** Provided material **
________________________________________
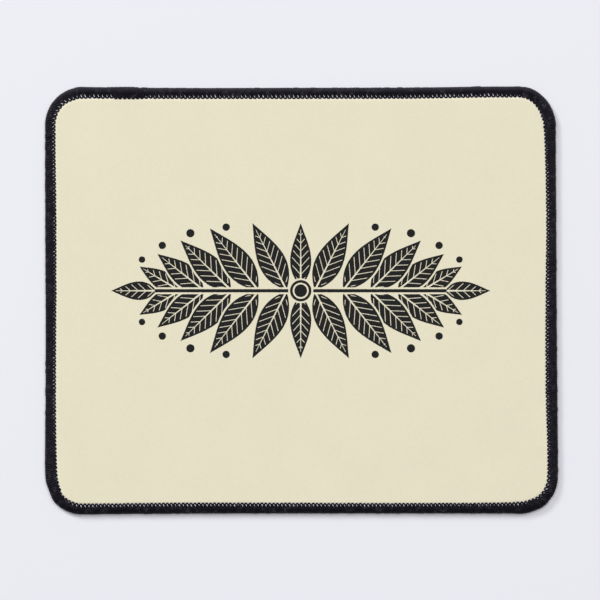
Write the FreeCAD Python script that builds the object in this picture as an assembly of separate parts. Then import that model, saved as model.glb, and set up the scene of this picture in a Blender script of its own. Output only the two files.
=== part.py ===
import FreeCAD, Part

import math
import os

from FreeCAD import Vector

# Mouse pad: a printed cloth on a sponge rubber base, its edge overlocked with thread all round.
# Millimetres, +Z up. The origin is the middle of the underside, +X runs to the right along the
# long side and +Y away from the user. Heights are above the surface that the pad lies on, and
# an inset is how far a place lies inside the outline, square to it.

# Outline, each corner turned by hand under the needle and so a little different
pad_width = 235.0
pad_depth = 197.0
near_left_radius = 15.1
near_right_radius = 16.1
far_right_radius = 18.1
far_left_radius = 17.2

# Layers
rubber_thickness = 3.5
cloth_thickness = 0.5

# Edge, a round roll of thread about the cut edge of the two layers
edge_height = 4.2
upper_edge_radius = 2.2
lower_edge_radius = 1.3
thread_thickness = 0.5
cover_width = 3.6
cut_edge_share = 0.4

# Thread loops at the needle line
needle_inset = 5.0
stitch_pitch = 1.83
stitch_sink = 0.35
loop_reach = 0.35
loop_thread = 0.55

# Cloth and rubber pressed down beside the loops
ledge_margin = 0.15
top_slope_width = 2.5
bottom_slope_width = 2.0

# Second run of thread, where the seam closes over its own start
overlap_start = 30.8
overlap_length = 15.2
overlap_thickness = 0.3
overlap_reach = 0.2
overlap_shoulder_angle = 30.0

# Levels and insets that several pieces share
pad_top = rubber_thickness + cloth_thickness
ledge_height = pad_top - stitch_sink
loop_top = ledge_height + thread_thickness
side_top = edge_height - upper_edge_radius
purl_height = (lower_edge_radius + side_top) / 2
cut_edge_top = side_top + upper_edge_radius * cut_edge_share
loop_tip = needle_inset + loop_reach
overlap_tip = loop_tip + overlap_reach
ledge_end = overlap_tip + ledge_margin
top_flat = ledge_end + top_slope_width
bottom_flat = ledge_end + bottom_slope_width


def outline_edges(inset, height):
    """The pad's outline moved in by inset: lines and corner arcs, from the middle of the near side."""
    right = pad_width / 2 - inset
    far = pad_depth / 2 - inset
    corners = [
        (right, -far, near_right_radius - inset, -90),
        (right, far, far_right_radius - inset, 0),
        (-right, far, far_left_radius - inset, 90),
        (-right, -far, near_left_radius - inset, 180),
    ]
    start = Vector(0, -far, height)
    here = start
    edges = []
    for x, y, radius, first_angle in corners:
        centre = Vector(x - math.copysign(radius, x), y - math.copysign(radius, y), height)
        turn = [
            centre + radius * Vector(math.cos(math.radians(angle)), math.sin(math.radians(angle)), 0)
            for angle in (first_angle, first_angle + 45, first_angle + 90)
        ]
        edges.append(Part.makeLine(here, turn[0]))
        edges.append(Part.Arc(*turn).toShape())
        here = turn[2]
    edges.append(Part.makeLine(here, start))
    return edges


def outline(inset, height):
    """The outline moved in by inset, as one closed wire."""
    return Part.Wire(outline_edges(inset, height))


def level_arc(level_end, other_end):
    """The middle of the arc that is level at level_end and ends at other_end, as (inset, height)."""
    across = other_end[0] - level_end[0]
    rise = other_end[1] - level_end[1]
    radius = (across**2 + rise**2) / (2 * abs(rise))
    half_turn = math.atan2(abs(across), radius - abs(rise)) / 2
    return (
        level_end[0] + math.copysign(radius * math.sin(half_turn), across),
        level_end[1] + math.copysign(radius * (1 - math.cos(half_turn)), rise),
    )


class Section:
    """A closed outline in (inset, height), drawn run by run with lines and arcs."""

    def __init__(self, inset, height):
        self.here = (inset, height)
        self.runs = []

    def add(self, *points):
        """One run from the last point: a line to one point, or an arc through two."""
        self.runs.append([self.here, *points])
        self.here = points[-1]

    def line(self, inset, height):
        self.add((inset, height))

    def arc_from_level(self, inset, height):
        """An arc that is level where it starts."""
        self.add(level_arc(self.here, (inset, height)), (inset, height))

    def arc_to_level(self, inset, height):
        """An arc that is level where it ends."""
        self.add(level_arc((inset, height), self.here), (inset, height))

    def slope(self, inset, height):
        """Two equal arcs, level at both ends."""
        self.arc_from_level((self.here[0] + inset) / 2, (self.here[1] + height) / 2)
        self.arc_to_level(inset, height)

    def round_corner(self, centre, inset, height):
        """A round corner about centre, in two arcs because they take fewer facets than one."""
        radius = math.dist(centre, self.here)
        first = math.atan2(self.here[1] - centre[1], self.here[0] - centre[0])
        last = math.atan2(height - centre[1], inset - centre[0])
        turn = math.remainder(last - first, math.tau)
        on_arc = [
            (
                centre[0] + radius * math.cos(first + share * turn),
                centre[1] + radius * math.sin(first + share * turn),
            )
            for share in (0.25, 0.5, 0.75)
        ]
        self.add(on_arc[0], on_arc[1])
        self.add(on_arc[2], (inset, height))

    def wire(self, place):
        """The closed outline as a wire, each (inset, height) put in space by place."""
        if self.here != self.runs[0][0]:
            self.line(*self.runs[0][0])
        edges = []
        for run in self.runs:
            points = [place(*point) for point in run]
            edges.append(Part.makeLine(*points) if len(points) == 2 else Part.Arc(*points).toShape())
        return Part.Wire(edges)

    def round_the_edge(self):
        """The section swept once round the outline, from the middle of the near side."""
        section = self.wire(lambda inset, height: Vector(0, inset - pad_depth / 2, height))
        return outline(0, 0).makePipeShell([section], True, True)


def plate(inset, bottom, top):
    """The middle of a layer: what the outline moved in by inset encloses, from bottom to top."""
    return Part.Face(outline(inset, bottom)).extrude(Vector(0, 0, top - bottom))


def cloth_top():
    """The printed cloth, flat in the middle and drawn down to its cut edge by the stitches."""
    rim = Section(thread_thickness, cut_edge_top)
    rim.line(cover_width, ledge_height)
    rim.line(ledge_end, ledge_height)
    rim.slope(top_flat, pad_top)
    rim.line(top_flat, rubber_thickness)
    rim.slope(ledge_end, ledge_height - cloth_thickness)
    rim.line(cover_width, ledge_height - cloth_thickness)
    rim.line(thread_thickness, cut_edge_top - cloth_thickness)
    return rim.round_the_edge().fuse(plate(top_flat, rubber_thickness, pad_top)).removeSplitter()


def rubber_base():
    """The sponge rubber sheet, squeezed between the threads above and below it."""
    rim = Section(thread_thickness, cut_edge_top - cloth_thickness)
    rim.line(cover_width, ledge_height - cloth_thickness)
    rim.line(ledge_end, ledge_height - cloth_thickness)
    rim.slope(top_flat, rubber_thickness)
    rim.line(top_flat, 0)
    rim.line(bottom_flat, 0)
    rim.line(ledge_end, thread_thickness)
    rim.line(lower_edge_radius, thread_thickness)
    rim.line(thread_thickness, lower_edge_radius)
    return rim.round_the_edge().fuse(plate(top_flat, 0, rubber_thickness)).removeSplitter()


def upper_thread_cover():
    """The upper looper thread, strand beside strand over the edge, from the loops to the side."""
    cover = Section(0, purl_height)
    cover.line(0, side_top)
    cover.round_corner((upper_edge_radius, side_top), upper_edge_radius, edge_height)
    cover.arc_from_level(cover_width, loop_top)
    cover.line(cover_width, ledge_height)
    cover.line(thread_thickness, cut_edge_top)
    cover.line(thread_thickness, purl_height)
    return cover.round_the_edge()


def lower_thread_cover():
    """The lower looper thread, which meets the upper one at the side and runs in under the edge."""
    cover = Section(0, purl_height)
    cover.line(0, lower_edge_radius)
    cover.round_corner((lower_edge_radius, lower_edge_radius), lower_edge_radius, 0)
    cover.line(loop_tip, 0)
    cover.line(loop_tip, thread_thickness)
    cover.line(lower_edge_radius, thread_thickness)
    cover.line(thread_thickness, lower_edge_radius)
    cover.line(thread_thickness, purl_height)
    return cover.round_the_edge()


class NeedleLine:
    """The closed line of needle holes, and places measured along it and square to it."""

    def __init__(self):
        self.edges = outline_edges(needle_inset, 0)
        self.length = sum(edge.Length for edge in self.edges)
        self.stitches = round(self.length / stitch_pitch)
        self.pitch = self.length / self.stitches

    def place(self, along, inset, height):
        """The point at a length along the line, and as far inside the outline as inset says."""
        along %= self.length
        for edge in self.edges:
            if along <= edge.Length:
                break
            along -= edge.Length
        parameter = edge.getParameterByLength(min(along, edge.Length))
        forward = edge.tangentAt(parameter)
        inward = Vector(-forward.y, forward.x, 0)
        return edge.valueAt(parameter) + (inset - needle_inset) * inward + Vector(0, 0, height)


def loop_row():
    """The loops of the upper thread on the cloth, a closed head and two legs at every stitch.

    The loops hang together at the needle holes, and the cloth shows between the legs of each.
    """
    line = NeedleLine()
    heads = []
    legs = []
    for stitch in range(line.stitches):
        hole = stitch * line.pitch
        middle = hole + line.pitch / 2
        heads.append(line.place(hole, needle_inset - loop_reach, ledge_height))
        heads.append(line.place(middle, loop_tip, ledge_height))
        legs.append(line.place(hole, cover_width, ledge_height))
        legs.append(line.place(middle, loop_tip - loop_thread, ledge_height))
    wires = [Part.makePolygon(points + points[:1]) for points in (legs, heads)]
    return Part.Face(wires, "Part::FaceMakerBullseye").extrude(Vector(0, 0, thread_thickness))


def seam_overlap():
    """The last stitches of the seam, sewn over its first ones on the far side near the left corner."""
    shoulder_angle = math.radians(overlap_shoulder_angle)
    shoulder = (
        upper_edge_radius * (1 - math.cos(shoulder_angle)),
        side_top + upper_edge_radius * math.sin(shoulder_angle),
    )
    run = Section(*shoulder)
    run.arc_to_level(upper_edge_radius, edge_height + overlap_thickness)
    run.arc_from_level(cover_width, loop_top + overlap_thickness)
    run.line(overlap_tip, loop_top + overlap_thickness)
    run.line(overlap_tip, ledge_height)
    run.line(loop_tip, ledge_height)
    run.line(loop_tip, loop_top)
    run.line(cover_width, loop_top)
    run.arc_to_level(upper_edge_radius, edge_height)
    run.round_corner((upper_edge_radius, side_top), *shoulder)
    start = overlap_start - pad_width / 2
    section = run.wire(lambda inset, height: Vector(start, pad_depth / 2 - inset, height))
    return Part.Face(section).extrude(Vector(overlap_length, 0, 0))


nodes = {
    "rubber_base": rubber_base,
    "cloth_top": cloth_top,
    "upper_thread_cover": upper_thread_cover,
    "lower_thread_cover": lower_thread_cover,
    "loop_row": loop_row,
    "seam_overlap": seam_overlap,
}

os.makedirs("parts", exist_ok=True)
for name, make in nodes.items():
    shape = make()
    print(name, len(shape.Solids), "solid,", round(shape.Volume), "cubic millimetres")
    shape.exportStep(f"parts/{name}.step")
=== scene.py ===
import bisect
import math
import random
from collections import Counter, namedtuple
from functools import cached_property, partialmethod

import bmesh
import bpy
from bpy.props import FloatProperty, FloatVectorProperty, PointerProperty
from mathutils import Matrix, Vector


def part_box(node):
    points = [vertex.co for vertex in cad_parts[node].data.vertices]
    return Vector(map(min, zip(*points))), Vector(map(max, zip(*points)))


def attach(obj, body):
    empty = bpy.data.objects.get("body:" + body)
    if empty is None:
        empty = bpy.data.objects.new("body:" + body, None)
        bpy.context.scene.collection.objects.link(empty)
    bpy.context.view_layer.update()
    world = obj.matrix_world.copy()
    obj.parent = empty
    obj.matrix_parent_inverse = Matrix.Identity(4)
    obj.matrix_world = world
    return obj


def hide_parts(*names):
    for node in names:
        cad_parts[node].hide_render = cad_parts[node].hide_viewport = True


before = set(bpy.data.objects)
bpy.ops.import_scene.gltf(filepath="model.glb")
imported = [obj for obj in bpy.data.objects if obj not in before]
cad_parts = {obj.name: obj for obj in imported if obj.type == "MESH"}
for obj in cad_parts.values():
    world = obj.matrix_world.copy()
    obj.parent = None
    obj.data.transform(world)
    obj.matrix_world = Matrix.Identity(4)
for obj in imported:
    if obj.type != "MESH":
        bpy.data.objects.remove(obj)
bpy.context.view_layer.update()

bl_info = {
    "name": "Mouse Pad with a Stitched Edge",
    "version": (1, 0, 0),
    "blender": (4, 5, 0),
    "location": "3D View > Sidebar > Mouse Pad",
    "description": "Builds the cloth, the rubber and the overlocked edge of a mouse pad round its frame",
    "category": "Mesh",
}

MM = 0.001
UP = Vector((0, 0, 1))

# What the frame gives. An inset is how far a place lies inside the outline, square to it.
COVER_LOW, COVER_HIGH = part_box("upper_thread_cover")
LOOPS_LOW, LOOPS_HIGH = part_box("loop_row")
CLOTH_LOW, CLOTH_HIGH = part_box("cloth_top")
OVERLAP_LOW, OVERLAP_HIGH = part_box("seam_overlap")
HALF_WIDTH, HALF_DEPTH = COVER_HIGH.x, COVER_HIGH.y
PAD_TOP = CLOTH_HIGH.z
EDGE_TOP = COVER_HIGH.z
PURL_HEIGHT = COVER_LOW.z
LEDGE = LOOPS_LOW.z
LOOP_TOP = LOOPS_HIGH.z
COVER_WIDTH = HALF_WIDTH - LOOPS_HIGH.x
CLOTH_RIM = HALF_WIDTH - CLOTH_HIGH.x
CLOTH_THICKNESS = PAD_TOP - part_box("rubber_base")[1].z
RIM_HEIGHT = CLOTH_LOW.z + CLOTH_THICKNESS
OVERLAP_LENGTH = OVERLAP_HIGH.x - OVERLAP_LOW.x
OVERLAP_LIFT = OVERLAP_HIGH.z - EDGE_TOP
OVERLAP_TIP = HALF_DEPTH - OVERLAP_LOW.y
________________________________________
** Aim of the exercise **
This exercise asks for the lines from the line with "run.line(loop_tip, loop_top)" to the line with "cad_parts[node].hide_render = cad_parts[node].hide_viewport", both lines included, set down exactly and with nothing else.

** The output **
    run.line(loop_tip, loop_top)
    run.line(cover_width, loop_top)
    run.arc_to_level(upper_edge_radius, edge_height)
    run.round_corner((upper_edge_radius, side_top), *shoulder)
    start = overlap_start - pad_width / 2
    section = run.wire(lambda inset, height: Vector(start, pad_depth / 2 - inset, height))
    return Part.Face(section).extrude(Vector(overlap_length, 0, 0))


nodes = {
    "rubber_base": rubber_base,
    "cloth_top": cloth_top,
    "upper_thread_cover": upper_thread_cover,
    "lower_thread_cover": lower_thread_cover,
    "loop_row": loop_row,
    "seam_overlap": seam_overlap,
}

os.makedirs("parts", exist_ok=True)
for name, make in nodes.items():
    shape = make()
    print(name, len(shape.Solids), "solid,", round(shape.Volume), "cubic millimetres")
    shape.exportStep(f"parts/{name}.step")
=== scene.py ===
import bisect
import math
import random
from collections import Counter, namedtuple
from functools import cached_property, partialmethod

import bmesh
import bpy
from bpy.props import FloatProperty, FloatVectorProperty, PointerProperty
from mathutils import Matrix, Vector


def part_box(node):
    points = [vertex.co for vertex in cad_parts[node].data.vertices]
    return Vector(map(min, zip(*points))), Vector(map(max, zip(*points)))


def attach(obj, body):
    empty = bpy.data.objects.get("body:" + body)
    if empty is None:
        empty = bpy.data.objects.new("body:" + body, None)
        bpy.context.scene.collection.objects.link(empty)
    bpy.context.view_layer.update()
    world = obj.matrix_world.copy()
    obj.parent = empty
    obj.matrix_parent_inverse = Matrix.Identity(4)
    obj.matrix_world = world
    return obj


def hide_parts(*names):
    for node in names:
        cad_parts[node].hide_render = cad_parts[node].hide_viewport = True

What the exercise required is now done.